Ich kann mich ein bisschen an den Libanon erinnern . Ich würde gerne wiedermal nach Hause in den Libanon fliegen, weil es da viele schöne Sachen gibt. Besonders gefällt mir das Meer, die Leute, ich vermisse unser altes Haus, meine Freunde und die Spielplätze.

Teil 1: Hadi

Meine Eltern

Mein Vater ist im Jahr 1991 nach Deutschland gekommen, weil es im Libanon Krieg gab und Politiker Streitereien hatten. Es war nicht mehr sicher genug für die Familie. Bis 1993 hat mein Vater in Leipzig gelebt und hat dann eine Aufenthaltserlaubnis bekommen. Danach ist mein Vater nach Berlin gezogen, weil fast die ganze Familie inzwischen hier lebte. In der gleichen Zeit hat er angefangen, als Auto-Lackierer zu arbeiten. 1997 ist mein Vater dann in den Libanon gereist, weil er seine Familie so sehr vermisst hat, die dort geblieben war. Was für ein Glück.
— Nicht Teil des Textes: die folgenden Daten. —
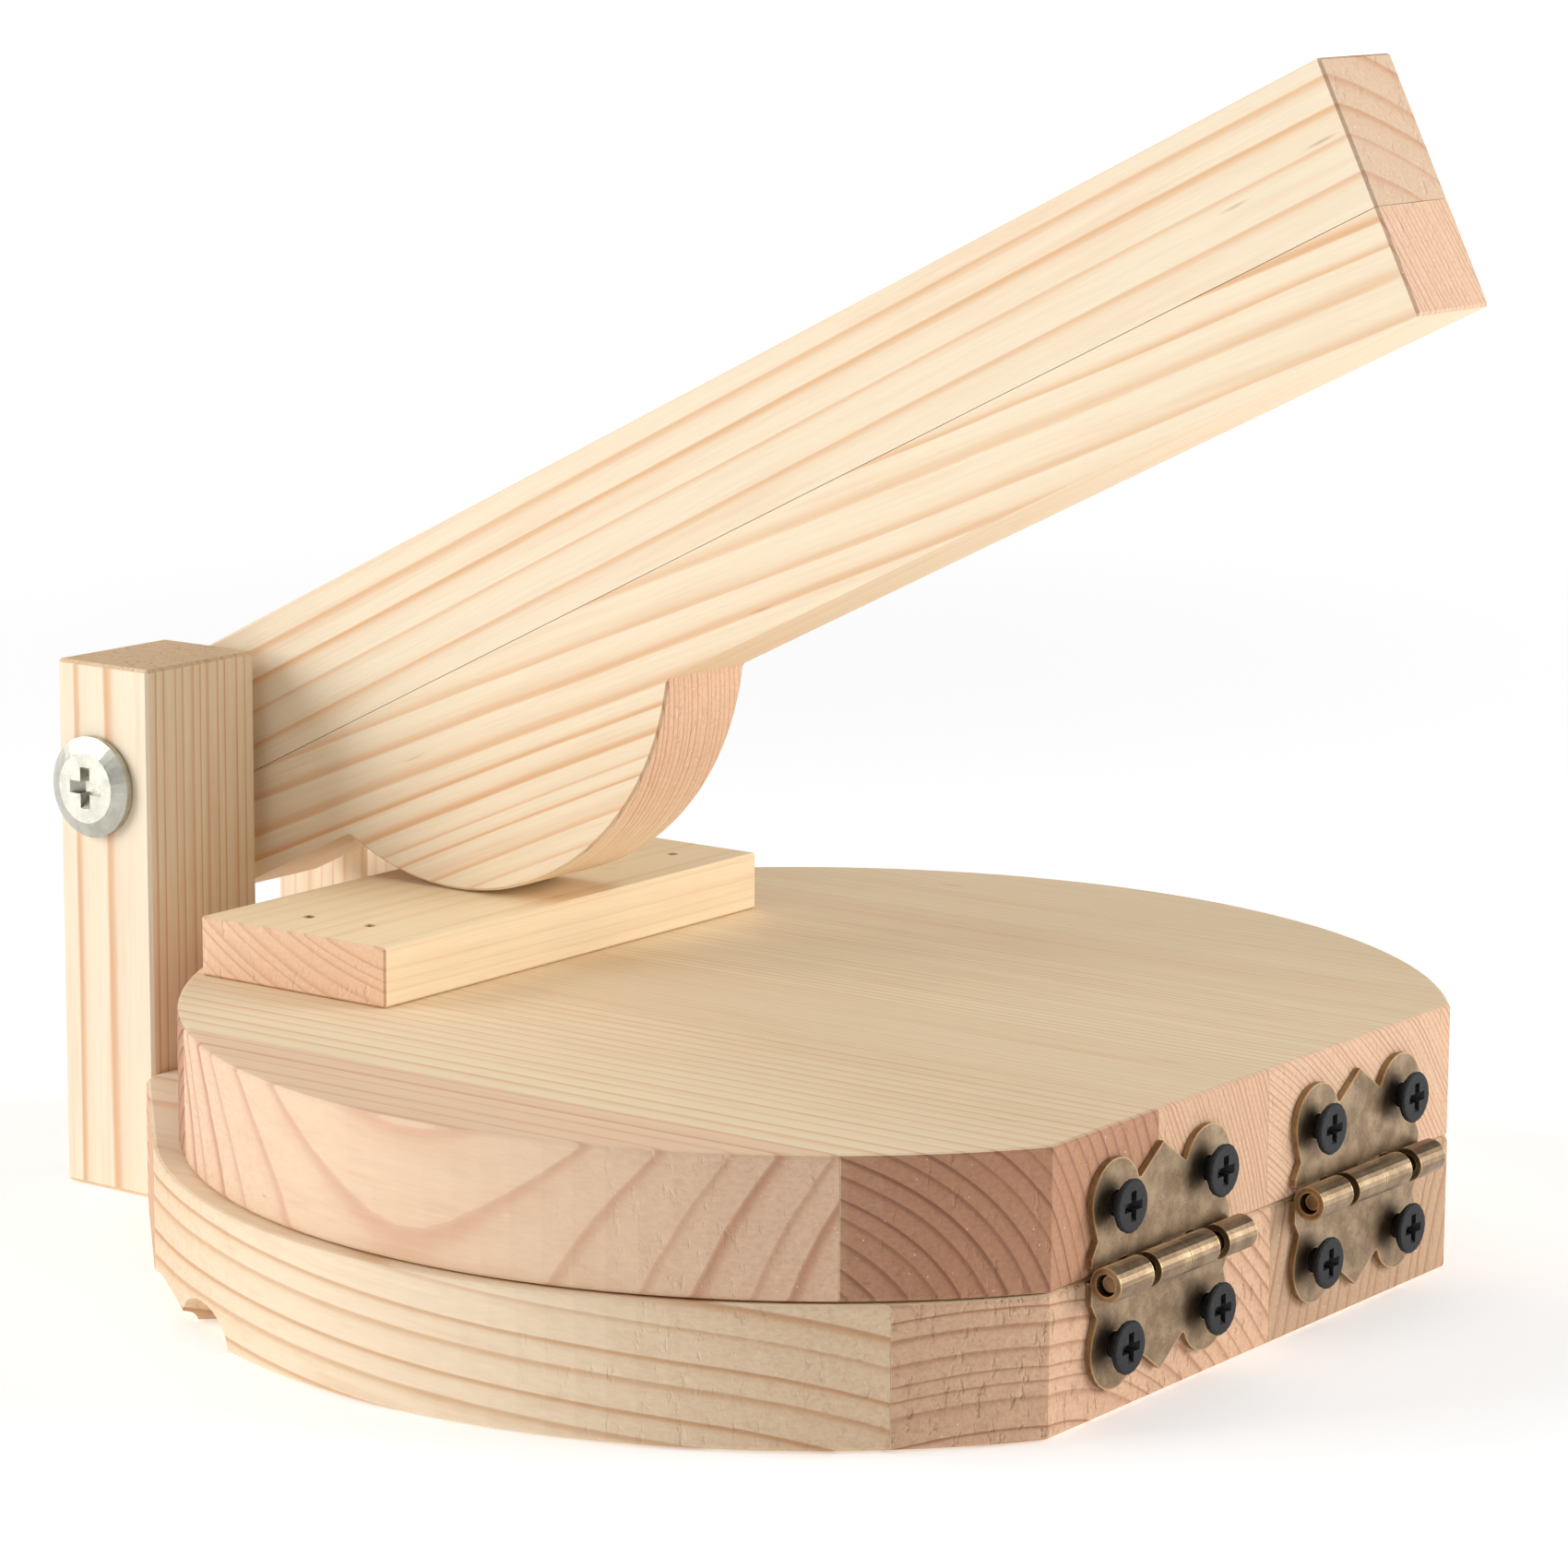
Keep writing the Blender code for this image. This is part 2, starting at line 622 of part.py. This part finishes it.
clear_scene()
PARTS = new_collection("round_lever_press")
CUTTERS = new_collection("cutters", hidden=True)
main()
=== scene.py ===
"""Round wooden lever press: materials, floor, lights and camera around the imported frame."""
import json
import math

import bpy
from mathutils import Matrix, Vector

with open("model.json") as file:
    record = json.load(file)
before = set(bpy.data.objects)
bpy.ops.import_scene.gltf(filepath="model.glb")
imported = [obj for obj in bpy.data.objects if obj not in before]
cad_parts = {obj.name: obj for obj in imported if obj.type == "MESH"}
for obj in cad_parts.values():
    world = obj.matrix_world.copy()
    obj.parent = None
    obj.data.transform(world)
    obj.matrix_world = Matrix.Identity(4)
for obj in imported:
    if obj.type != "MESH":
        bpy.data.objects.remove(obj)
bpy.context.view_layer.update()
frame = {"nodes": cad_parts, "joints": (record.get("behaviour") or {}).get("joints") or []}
NODES = frame["nodes"]
MM = 0.001


# ---------------------------------------------------------------- node helpers
class Tree:
    """A small writer for shader nodes."""

    def __init__(self, name):
        self.mat = bpy.data.materials.new(name)
        self.mat.use_nodes = True
        self.nt = self.mat.node_tree
        self.nt.nodes.clear()
        self.out = self.add("ShaderNodeOutputMaterial")
        self.bsdf = self.add("ShaderNodeBsdfPrincipled")
        self.nt.links.new(self.bsdf.outputs[0], self.out.inputs["Surface"])
        coord = self.add("ShaderNodeTexCoord")
        self.spot = coord.outputs["Object"]
        self.normal = coord.outputs["Normal"]

    def add(self, kind, **props):
        node = self.nt.nodes.new(kind)
        for key, value in props.items():
            setattr(node, key, value)
        return node

    def put(self, socket, value):
        if isinstance(value, bpy.types.NodeSocket):
            self.nt.links.new(value, socket)
        else:
            socket.default_value = value

    def set(self, name, value):
        """Sets or links one of the shader's own inputs."""
        self.put(self.bsdf.inputs[name], value)

    def math(self, op, a, b=0.0, c=0.0):
        node = self.add("ShaderNodeMath", operation=op)
        for socket, value in zip(node.inputs, (a, b, c)):
            self.put(socket, value)
        return node.outputs[0]

    def times(self, a, b):
        return self.math("MULTIPLY", a, b)

    def times_add(self, a, b, c):
        return self.math("MULTIPLY_ADD", a, b, c)

    def vec(self, op, a, b=(0, 0, 0), scale=None):
        node = self.add("ShaderNodeVectorMath", operation=op)
        self.put(node.inputs[0], a)
        self.put(node.inputs[1], b)
        if scale is not None:
            self.put(node.inputs["Scale"], scale)
        return node.outputs["Value" if op in ("DOT_PRODUCT", "LENGTH") else "Vector"]

    def noise(self, vector, scale, detail, rough=0.5, dims="3D"):
        node = self.add("ShaderNodeTexNoise", noise_dimensions=dims)
        self.put(node.inputs["W" if dims == "1D" else "Vector"], vector)
        for key, value in (("Scale", scale), ("Detail", detail), ("Roughness", rough)):
            self.put(node.inputs[key], value)
        return node.outputs[0]

    def dots(self, vector, scale, radius):
        """Scattered round dots: 1 in the middle of each, and 0 from its radius out."""
        node = self.add("ShaderNodeTexVoronoi")
        self.put(node.inputs["Vector"], vector)
        self.put(node.inputs["Scale"], scale)
        return self.between(node.outputs["Distance"], 0.0, radius, 1.0, 0.0)

    def level(self, value, stops):
        """A grey ramp through (position, level) stops."""
        node = self.add("ShaderNodeValToRGB")
        items = node.color_ramp.elements
        while len(items) < len(stops):
            items.new(0.5)
        for item, (place, v) in zip(items, stops):
            item.position = place
            item.color = (v, v, v, 1.0)
        self.put(node.inputs[0], value)
        return node.outputs[0]

    def between(self, value, low, high, a=0.0, b=1.0):
        node = self.add("ShaderNodeMapRange", interpolation_type="SMOOTHSTEP")
        for socket, item in zip(node.inputs, (value, low, high, a, b)):
            self.put(socket, item)
        return node.outputs[0]

    def mix(self, factor, a, b, blend="MIX"):
        node = self.add("ShaderNodeMix", data_type="RGBA", blend_type=blend)
        self.put(node.inputs[0], factor)
        self.put(node.inputs[6], a)
        self.put(node.inputs[7], b)
        return node.outputs[2]

    def grey(self, value):
        node = self.add("ShaderNodeCombineColor")
        for socket in node.inputs[:3]:
            self.put(socket, value)
        return node.outputs[0]

    def bump(self, height, distance, strength):
        node = self.add("ShaderNodeBump")
        self.put(node.inputs["Height"], height)
        self.put(node.inputs["Distance"], distance)
        self.put(node.inputs["Strength"], strength)
        self.set("Normal", node.outputs[0])


def srgb(r, g, b):
    """An 8-bit display colour as linear light."""
    parts = []
    for v in (r, g, b):
        v /= 255
        parts.append(v / 12.92 if v < 0.04045 else ((v + 0.055) / 1.055) ** 2.4)
    return (*parts, 1.0)


def finish_node(name, material):
    mesh = NODES[name].data
    mesh.materials.clear()
    mesh.materials.append(material)


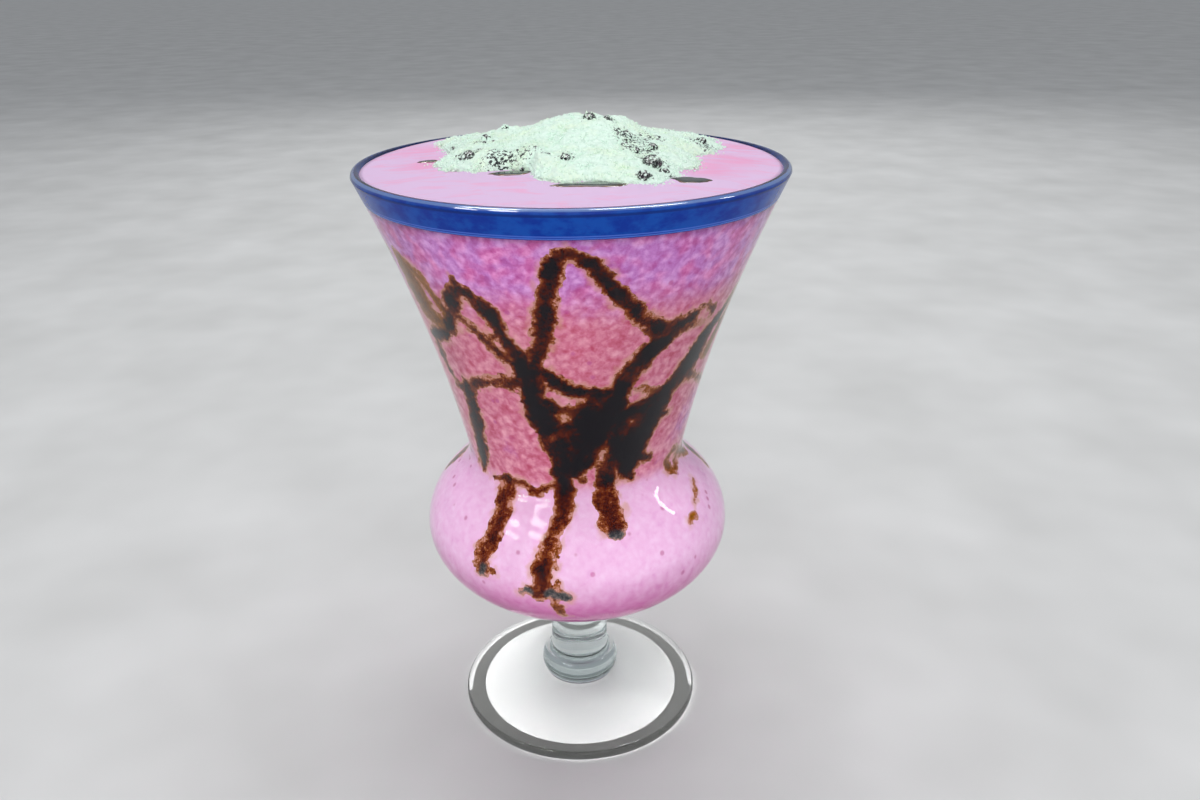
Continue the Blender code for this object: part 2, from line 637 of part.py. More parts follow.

Denn als mein Vater im Libanon angekommen ist, hat er sich in meine Mutter verliebt. 1998 hat mein Vater meine Mutter nach Deutschland eingeladen und noch im selben Jahr haben meine Eltern geheiratet. Dann hat meine Mutter im September 1999 meinen Bruder geboren. Dann ist im Oktober 2001 meine Schwester geboren und dann bin ich am 02. Januar 2008 geboren. Und jetzt sind wir eine glückliche Familie und zufrieden, dass wir in Deutschland leben.